Consider the Biden presidency. The laws of electoral politics once told us that, when the economy is improving, the incumbent will reap some advantage. Yet, Biden has overseen a rip-roaring economic recovery, that defied all expectations. And still, his chances of success in the critical swing states have only narrowed. So too, political scientists doubted that a party would ever nominate someone who had lost the previous election—yet, in spite of all the odds, here is Trump heading the GOP ticket yet again. 

I get the same impression of a cruel providence at work when we regard the various criminal trials against Trump. The evidence seems overwhelming that Trump committed at least some of the criminal acts alleged against him. Yet, an array of circumstances has piled up that all seem to work together to ensure that he will face no serious consequences for them. There is no human conspiracy behind this—the circumstances are too diffuse for that. Perhaps it's a conspiracy of Clotho and the other Fates. 

Trump, after all, currently has four criminal cases pending against him—two state and two federal. We have started a trial in one of them—but somehow, by Fate, it was the weakest case against him that made it first to the courtroom. As I've argued before, the "falsifying business records" indictment concerns at best a misdemeanor under New York law—and not one the general public would regard as a serious offense. By leading with this one, it makes all attempts to hold Trump accountable look equally spurious. 

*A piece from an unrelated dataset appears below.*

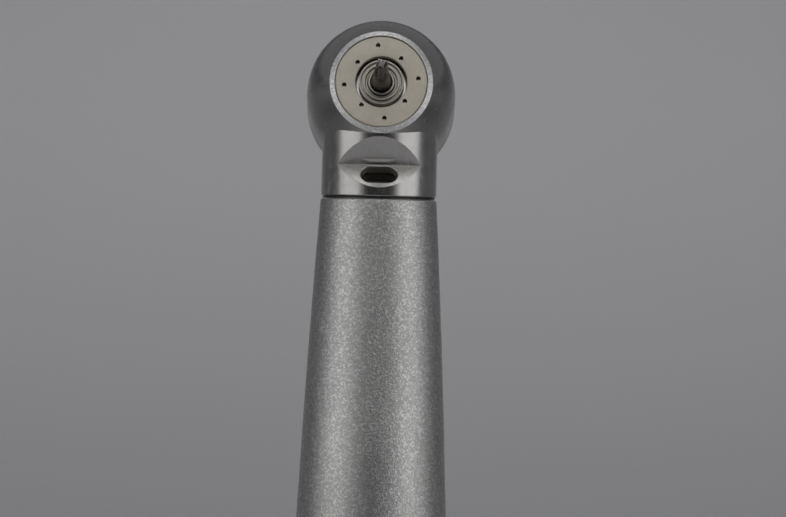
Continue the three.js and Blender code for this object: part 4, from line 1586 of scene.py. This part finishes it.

The far more serious allegations against Trump in the Georgia case, meanwhile, may never get a fair hearing, due to the irresponsible behavior of the prosecution team. The federal classified documents case happened—by sheer bad luck (or the Fates, again)—to land in the courtroom of an especially right-wing and seemingly woefully incompetent Trump-appointed judge. The other federal case has been tied up and likely delayed till after the election by ongoing disputes over presidential immunity. 

Most of us, with four different criminal proceedings against us, couldn't count on the hand of Fate to somehow save us and render every single one of them toothless. Yet that appears to be what is happening for Trump. I can no longer entertain the possibility that any one of these convictions will stick. The only one in which we are likely to get a verdict before the election—the falsified business records case—has the least evidence behind it of Trump's personal criminal intent or even any serious wrongdoing. 

Maistre maintained that the "fated" success of political wickedness in his era was due to Providence acting in a stern tutelary manner. He suggested that France had to exhaust all the possibilities of political error before it could settle on the correct path. And while I don't actually believe in Providence or Fates or tutelary spirits, it does seem something similar is happening here: on some deep, subconscious level, Americans have decided they need to put their institutions to this test before they will protect them. 

People have somehow concluded that the national community needs to pass through the fire of Trump's would-be dictatorship. Perhaps they need to see someone actually try to take their constitution from them before they realize that constitution is worth defending; they need to see our representative institutions and independent court system crumble before they will realize we were lucky to have them. This, perhaps, is what accounts for why Trump seems able irresistibly to carry us ever further along that path. 

Of course, there are some who still say that a Trump dictatorship is "impossible." The constitution would forbid it. But everything people have said of Trump—but that has nonetheless come to pass—is likewise "impossible." It was supposed to be "impossible" that he would refuse to recognize the results of the last election and try to stage a coup; it was supposed to be "impossible" that he could then run for and succeed in securing his party's nomination for a second term. Yet, here we are. 

We must keep in mind Maistre's law of dark political "miracles" of this sort—"the invariable law of the French Revolution that wills that everything happens despite men and against all probabilities." That seems to be what is happening with Trump too. Despite all human efforts to arrest his career, and against all probabilities of the success of his opponents—despite all their superior track record of governance and economic management—he is still, as of this writing, on track to win the next election. 

But, we may say, at least—even if Trump wins—we can only have a maximum of four more years of him. Surely anything is endurable for four years. This is the last hope I have been clinging to. This is my "comfort serves in a whirlwind"—"wretch" that I am—to quote G.M. Hopkins. Surely, if nothing else, it is "impossible" that Trump could serve a third term. Yet, why do we think that this "impossibility" is any more impregnable than all of the other "impossibilities" that Trump has already overcome? 

Well, we reply, the constitution limits the president to two terms, right? But constitutions can be changed—or, more likely—simply ignored. Constitutions are just a set of norms, like all others. The merest shadow. They have only the force that people choose to give them. And Trump is already hinting that this norm too, this "impossibility," is one he might like to destroy. As Trump said this weekend: "are we going to be considered three-term? Or two-term?" And the audience roared back: "Three!"